Biff, Mick, Jake and Doctor Copeland find themselves confiding in Singer; telling the deaf man all their thoughts. But Singer is perhaps the loneliest soul of them all.
The Heart is a Lonely Hunter is like an annotated guide to human loneliness. Every relationship in the novel is doomed to failure for some reason. Whether it’s age, or gender or politics, there’s always something keeping the novel’s characters apart. Even between Singer and Antonapoulos, there are boundaries Singer refuses to acknowledge.
While our four main characters worship Singer in their own way, Singer in turn worships Antonapoulos. Mick, Jake, Biff and Doctor Copeland each interpret Singer’s silence in a manner which suits them. Singer does the same for Antonapoulos, idolising him even though he is little more than a selfish child.
Lonely Hunter is so much more than just a beautifully written novel. Everything about this McCullers’ writing glistens with wisdom. The way she duplicates the relationships between each of the characters; the way she piles up metaphors – and in particular, the way McCullers presents to us these amazingly complete characters is utter genius.
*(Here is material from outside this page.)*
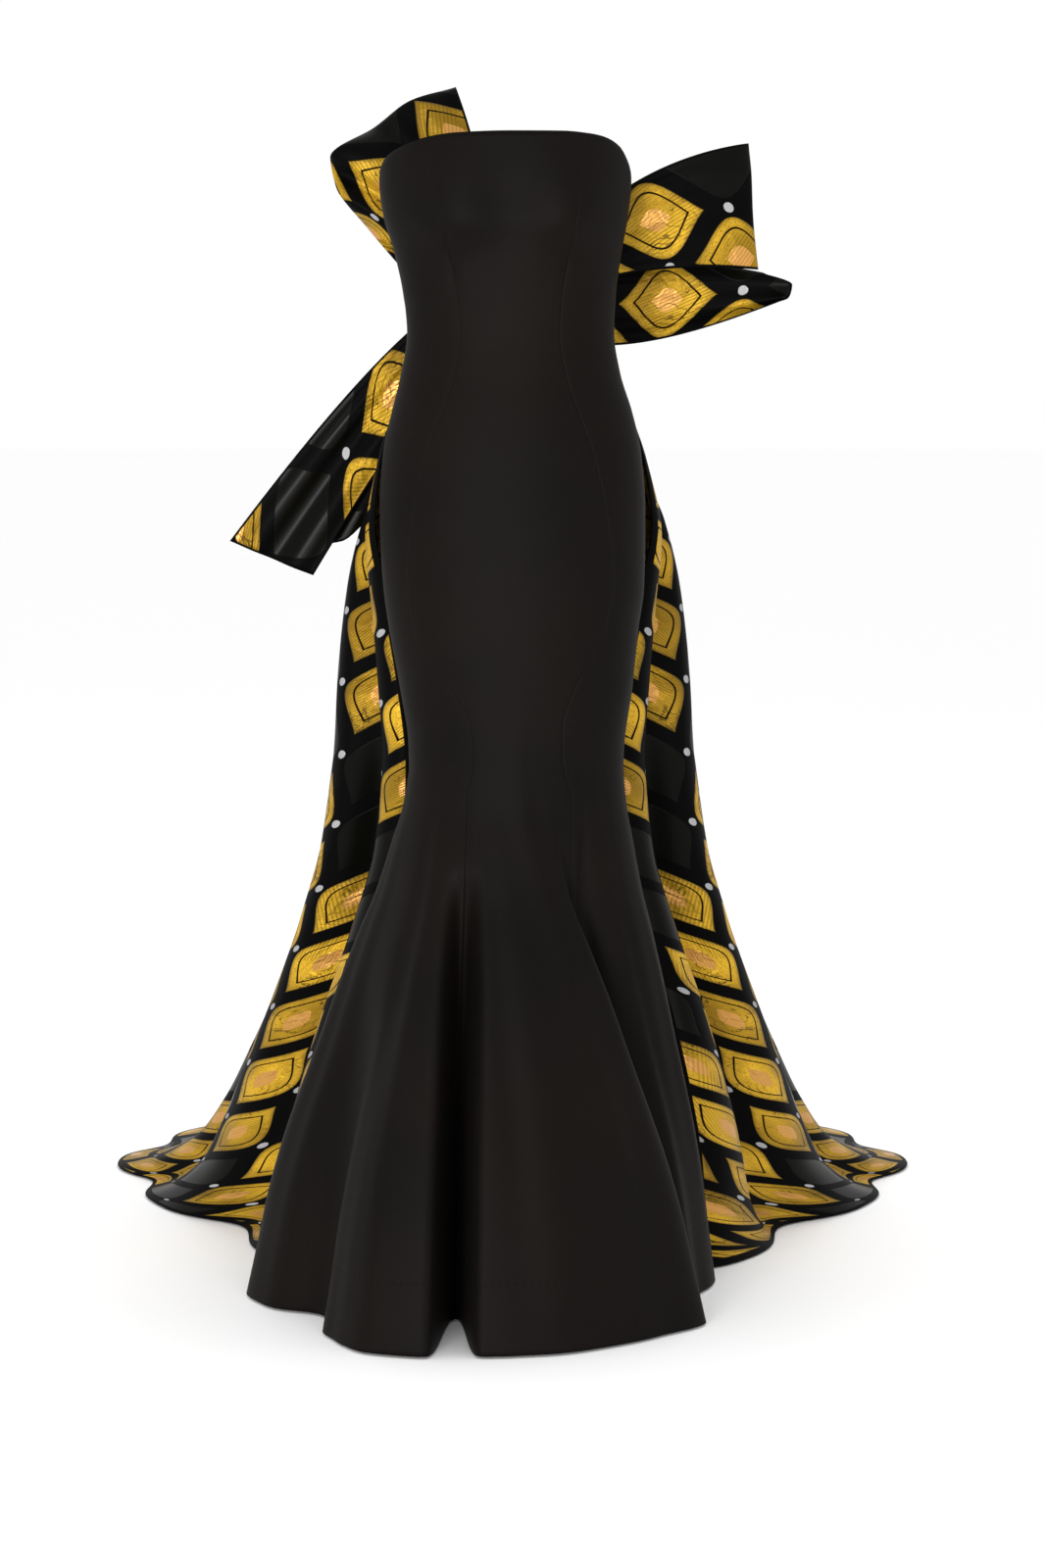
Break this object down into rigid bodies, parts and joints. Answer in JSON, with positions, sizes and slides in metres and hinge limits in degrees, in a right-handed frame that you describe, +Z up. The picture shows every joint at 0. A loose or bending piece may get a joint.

McCullers makes a particular point of ensuring her characters are always in motion – in particular, their hands. They’re perpetually fidgeting, making fists, or, in Singer’s case, signing words. Every character has their own set of nervous gestures, and the effect is a strange sexual tension that suits this novel so well.
Satisfaction is a motif to which Lonely Hunter turns, time and time again. Mick is writing a song she calls “This Thing I Want, I Know Not What”. Doctor Copeland is judging an essay competition, but isn’t impressed by any of the responses. The frustration hovering above these four people is intense. There is no relief even in sex – it’s an act that divides, rather than unites.
The outlet for this intense longing is not intercourse, but rather discourse. It’s through their discussions with Singer that the characters find some kind of momentary peace. Yet what could be more futile than talking to a deaf man?
While I rave about the novel’s themes and structure, I’m doing Lonely Hunter an enormous injustice if I don’t mention the novel’s effortless beauty. Lonely Hunter might be structurally perfect, but it’s also got a definite soul to it; a musical grace that is unique to this novel. McCullers’ writing is utterly stunning. The passages involving Mick – perhaps McCullers’ favourite character – are especially lyrical:
“Why hadn’t the explorers known by looking up at the sky that the world was round? The sky was curved, like the inside of a huge glass ball, very dark blue with the sprinkles of bright stars. The night was quiet. There was the smell of warm cedars. She was not trying to think of the music at all when it came back to her. The first part happened in her mind just as it had been played. She listened in a quiet, slow way and thought the notes out like a problem in geometry so she would remember. She could see the shape of the sounds very clear and she would not forget them” (p. 108)
The Heart is a Lonely Hunter is an exquisite novel. It’s strange, soft and overwhelmingly sad.
For me, Lonely Hunter isn’t sad in the kind of way that is sudden and jarring. It’s sad in a slow way. It’s like water dripping on rocks – gradually, yet ever so surely, this novel will wear you down. It takes a while to build up, to reach its crescendo, but when it gets there, it’s a sweet, soulful song, that ends on a final, uncertain note.
As you read the last few pages of Lonely Hunter, you might feel a flutter of pain at the thought of having to leave these characters behind forever. It’s funny; the way that a novel about loneliness can make you feel such an attachment to these five lonely people.
Official Book to the Future Rating:
Superawesome! – Awesome – Okay – Blah – Superblah!
Should you read it?
Oh, yes. There’s just something so lovely about this novel. It’s just as poetic as its title implies.